> _EXERCISE REQUIREMENTS_:
Give every line below again, exactly.

►

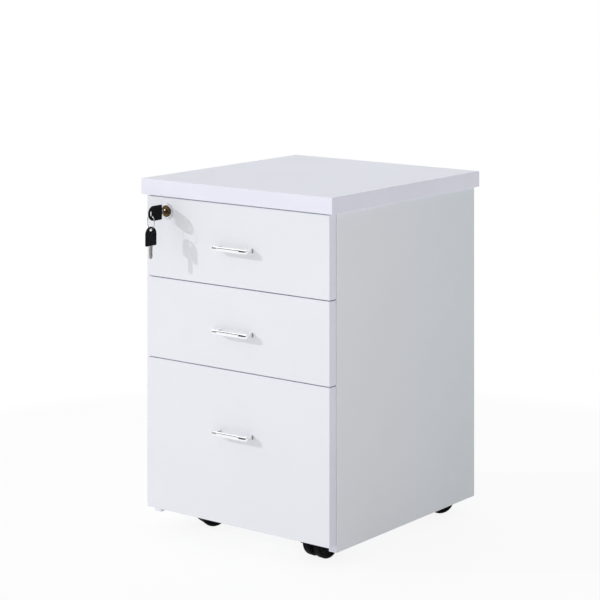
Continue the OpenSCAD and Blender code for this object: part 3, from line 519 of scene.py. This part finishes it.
def handle(node):
    """A bent strap with a crowned outer face, soft arrises and true bends, on two round feet."""
    lo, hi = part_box(node)
    z0 = (lo.z + hi.z) / 2
    w = (hi.x - lo.x) / 2 / MM
    h = (hi.z - lo.z) / 2 / MM
    out = (FACE_Y - lo.y) / MM
    t = 4.0
    bend = 7.0
    # outer outline of the strap in plan, with true arcs
    plan = []
    for s in (-1, 1):
        arc = [(s * (w - bend + bend * math.sin(q)), -out + bend - bend * math.cos(q), s * math.sin(q), -math.cos(q))
               for q in [math.pi / 2 * k / 14 for k in range(15)]]
        leg = [(s * w, -(out - bend) * (1 - k / 6), s * 1.0, 0.0) for k in range(1, 7)]
        side = arc + leg
        plan = (side[::-1] + [(x, -out, 0.0, -1.0) for x in np.linspace(-w + bend, w - bend, 17)[1:-1]]) if s < 0 else plan + side
    # section: depth below the outer outline, and height
    face = [(0.95 * (abs(z) / 3.2) ** 2 * 0.62, z) for z in np.linspace(-3.15, 3.15, 13)]
    k = h / 4.0
    sec = [(d, z * k) for d, z in face]
    sec += [(0.95, 3.55 * k), (1.45, 3.85 * k), (2.1, 3.97 * k), (2.8, 3.9 * k), (3.4, 3.65 * k), (3.8, 3.2 * k), (t, 2.6 * k)]
    sec += [(t, 0.9 * k), (t, -0.9 * k), (t, -2.6 * k), (3.8, -3.2 * k), (3.4, -3.65 * k), (2.8, -3.9 * k), (2.1, -3.97 * k), (1.45, -3.85 * k), (0.95, -3.55 * k)]
    bm = bmesh.new()
    loops = []
    for x, y, nx, ny in plan:
        loops.append([bm.verts.new(((x - nx * d) * MM, FACE_Y + (y - ny * d) * MM, z0 + z * MM)) for d, z in sec])
    for a, b in zip(loops, loops[1:]):
        ring_faces(bm, a, b)
    bm.faces.new(loops[0])
    bm.faces.new(loops[-1])
    solid(bm)
    # feet
    for s in (-1, 1):
        foot = bmesh.new()
        place = Matrix.Translation((s * 35 * MM, FACE_Y, z0)) @ Matrix.Rotation(math.pi / 2, 4, "X")
        prof = fillet([(0, 0), (4.0, 0), (4.0, 1.3), (3.5, 1.7), (3.5, 8.0), (2.9, 9.9), (0, 9.9)], [0, 0.15, 0.3, 0.3, 1.2, 0.8, 0], 4)
        lathe(foot, [(p.x, p.y) for p in prof], place, 48)
        solid(foot)
        tmp = bpy.data.meshes.new("tmp")
        foot.to_mesh(tmp)
        bm.from_mesh(tmp)
        foot.free()
        bpy.data.meshes.remove(tmp)
    return add(node + "_strap", bm, body_of(node), ["handle_chrome"], node, angle=38)


for d in ("top", "middle", "file"):
    handle(f"drawer_{d}_handle")

# ---------------------------------------------------------------- lock

lock_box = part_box("lock_housing")
LOCK_X = (lock_box[0].x + lock_box[1].x) / 2
LOCK_Z = (lock_box[0].z + lock_box[1].z) / 2
TURN_OUT = Matrix.Translation((LOCK_X, FACE_Y, LOCK_Z)) @ Matrix.Rotation(math.pi / 2, 4, "X")  # local +Z points out of the front

bm = bmesh.new()
# the plated collar, then a groove whose faces take the key's black plastic as painted shade, then the brass ring round
# the plug
collar = fillet([(7.05, -25.8), (9.0, -25.8), (9.0, 0.0), (13.0, 0.0), (13.0, 1.5), (12.4, 3.3), (10.3, 3.3), (9.75, 2.5), (9.7, 1.6)],
                [0, 0.2, 0.0, 0.15, 0.5, 0.8, 0.4, 0, 0], 5)
groove = [Vector((9.25, 1.6)), Vector((9.2, 2.4))]
brass = fillet([(9.2, 2.4), (9.15, 3.5), (7.75, 3.5), (7.45, 2.5), (7.05, 2.5)], [0, 0.45, 0.2, 0, 0], 5)[1:]
pts = [(p.x, p.y) for p in collar + groove + brass]
mats = [0] * (len(collar) - 1) + [2, 2] + [1] * (len(brass) + 1)
lathe(bm, pts + [pts[0]], TURN_OUT, 128, mats=mats, caps=(False, False))
add("lock_collar", solid(bm), body_of("lock_housing"), ["lock_chrome", "lock_brass", "key_black"], "lock_housing", angle=40)

# ---------------------------------------------------------------- keys

BOW_L, BOW_H, BOW_T, BLADE_L, HOLE_U = 33.0, 26.0, 4.5, 23.0, 5.5


def bow_outline():
    pts = [(BOW_H / 2 * (1 + math.cos(a)), BOW_H / 2 * math.sin(a)) for a in [math.radians(90 + 6 * k) for k in range(31)]]
    pts += [(BOW_L - 0.9, -BOW_H / 2 + 0.05), (BOW_L - 0.3, -BOW_H / 2 + 0.3), (BOW_L - 0.05, -BOW_H / 2 + 0.9)]
    pts += [(BOW_L, -5.0), (BOW_L, 5.0)]
    pts += [(BOW_L - 0.05, BOW_H / 2 - 0.9), (BOW_L - 0.3, BOW_H / 2 - 0.3), (BOW_L - 0.9, BOW_H / 2 - 0.05)]
    return np.array(pts)


def hole_outline():
    pts = []
    for s, start in ((1, 0), (-1, 180)):
        pts += [(HOLE_U + 2.3 * math.cos(math.radians(start + 10 * k)), s * 1.8 + 2.3 * math.sin(math.radians(start + 10 * k))) for k in range(19)]
    return np.array(pts)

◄

> _FULL SOLUTION_:
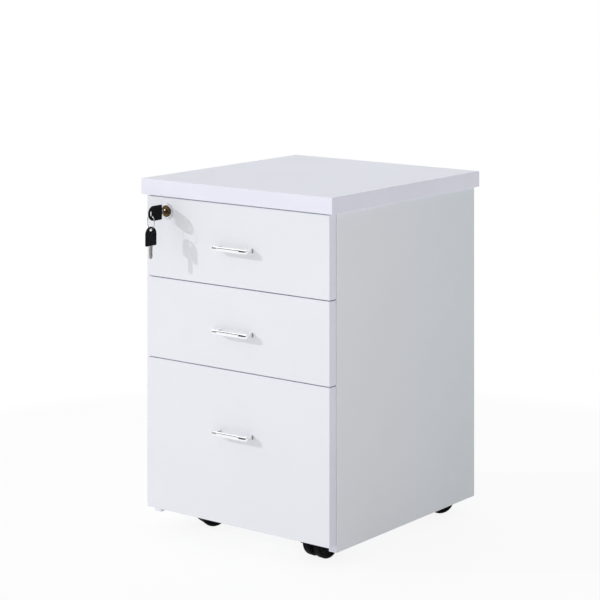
Continue the OpenSCAD and Blender code for this object: part 3, from line 519 of scene.py. This part finishes it.
def handle(node):
    """A bent strap with a crowned outer face, soft arrises and true bends, on two round feet."""
    lo, hi = part_box(node)
    z0 = (lo.z + hi.z) / 2
    w = (hi.x - lo.x) / 2 / MM
    h = (hi.z - lo.z) / 2 / MM
    out = (FACE_Y - lo.y) / MM
    t = 4.0
    bend = 7.0
    # outer outline of the strap in plan, with true arcs
    plan = []
    for s in (-1, 1):
        arc = [(s * (w - bend + bend * math.sin(q)), -out + bend - bend * math.cos(q), s * math.sin(q), -math.cos(q))
               for q in [math.pi / 2 * k / 14 for k in range(15)]]
        leg = [(s * w, -(out - bend) * (1 - k / 6), s * 1.0, 0.0) for k in range(1, 7)]
        side = arc + leg
        plan = (side[::-1] + [(x, -out, 0.0, -1.0) for x in np.linspace(-w + bend, w - bend, 17)[1:-1]]) if s < 0 else plan + side
    # section: depth below the outer outline, and height
    face = [(0.95 * (abs(z) / 3.2) ** 2 * 0.62, z) for z in np.linspace(-3.15, 3.15, 13)]
    k = h / 4.0
    sec = [(d, z * k) for d, z in face]
    sec += [(0.95, 3.55 * k), (1.45, 3.85 * k), (2.1, 3.97 * k), (2.8, 3.9 * k), (3.4, 3.65 * k), (3.8, 3.2 * k), (t, 2.6 * k)]
    sec += [(t, 0.9 * k), (t, -0.9 * k), (t, -2.6 * k), (3.8, -3.2 * k), (3.4, -3.65 * k), (2.8, -3.9 * k), (2.1, -3.97 * k), (1.45, -3.85 * k), (0.95, -3.55 * k)]
    bm = bmesh.new()
    loops = []
    for x, y, nx, ny in plan:
        loops.append([bm.verts.new(((x - nx * d) * MM, FACE_Y + (y - ny * d) * MM, z0 + z * MM)) for d, z in sec])
    for a, b in zip(loops, loops[1:]):
        ring_faces(bm, a, b)
    bm.faces.new(loops[0])
    bm.faces.new(loops[-1])
    solid(bm)
    # feet
    for s in (-1, 1):
        foot = bmesh.new()
        place = Matrix.Translation((s * 35 * MM, FACE_Y, z0)) @ Matrix.Rotation(math.pi / 2, 4, "X")
        prof = fillet([(0, 0), (4.0, 0), (4.0, 1.3), (3.5, 1.7), (3.5, 8.0), (2.9, 9.9), (0, 9.9)], [0, 0.15, 0.3, 0.3, 1.2, 0.8, 0], 4)
        lathe(foot, [(p.x, p.y) for p in prof], place, 48)
        solid(foot)
        tmp = bpy.data.meshes.new("tmp")
        foot.to_mesh(tmp)
        bm.from_mesh(tmp)
        foot.free()
        bpy.data.meshes.remove(tmp)
    return add(node + "_strap", bm, body_of(node), ["handle_chrome"], node, angle=38)


for d in ("top", "middle", "file"):
    handle(f"drawer_{d}_handle")

# ---------------------------------------------------------------- lock

lock_box = part_box("lock_housing")
LOCK_X = (lock_box[0].x + lock_box[1].x) / 2
LOCK_Z = (lock_box[0].z + lock_box[1].z) / 2
TURN_OUT = Matrix.Translation((LOCK_X, FACE_Y, LOCK_Z)) @ Matrix.Rotation(math.pi / 2, 4, "X")  # local +Z points out of the front

bm = bmesh.new()
# the plated collar, then a groove whose faces take the key's black plastic as painted shade, then the brass ring round
# the plug
collar = fillet([(7.05, -25.8), (9.0, -25.8), (9.0, 0.0), (13.0, 0.0), (13.0, 1.5), (12.4, 3.3), (10.3, 3.3), (9.75, 2.5), (9.7, 1.6)],
                [0, 0.2, 0.0, 0.15, 0.5, 0.8, 0.4, 0, 0], 5)
groove = [Vector((9.25, 1.6)), Vector((9.2, 2.4))]
brass = fillet([(9.2, 2.4), (9.15, 3.5), (7.75, 3.5), (7.45, 2.5), (7.05, 2.5)], [0, 0.45, 0.2, 0, 0], 5)[1:]
pts = [(p.x, p.y) for p in collar + groove + brass]
mats = [0] * (len(collar) - 1) + [2, 2] + [1] * (len(brass) + 1)
lathe(bm, pts + [pts[0]], TURN_OUT, 128, mats=mats, caps=(False, False))
add("lock_collar", solid(bm), body_of("lock_housing"), ["lock_chrome", "lock_brass", "key_black"], "lock_housing", angle=40)

# ---------------------------------------------------------------- keys

BOW_L, BOW_H, BOW_T, BLADE_L, HOLE_U = 33.0, 26.0, 4.5, 23.0, 5.5


def bow_outline():
    pts = [(BOW_H / 2 * (1 + math.cos(a)), BOW_H / 2 * math.sin(a)) for a in [math.radians(90 + 6 * k) for k in range(31)]]
    pts += [(BOW_L - 0.9, -BOW_H / 2 + 0.05), (BOW_L - 0.3, -BOW_H / 2 + 0.3), (BOW_L - 0.05, -BOW_H / 2 + 0.9)]
    pts += [(BOW_L, -5.0), (BOW_L, 5.0)]
    pts += [(BOW_L - 0.05, BOW_H / 2 - 0.9), (BOW_L - 0.3, BOW_H / 2 - 0.3), (BOW_L - 0.9, BOW_H / 2 - 0.05)]
    return np.array(pts)


def hole_outline():
    pts = []
    for s, start in ((1, 0), (-1, 180)):
        pts += [(HOLE_U + 2.3 * math.cos(math.radians(start + 10 * k)), s * 1.8 + 2.3 * math.sin(math.radians(start + 10 * k))) for k in range(19)]
    return np.array(pts)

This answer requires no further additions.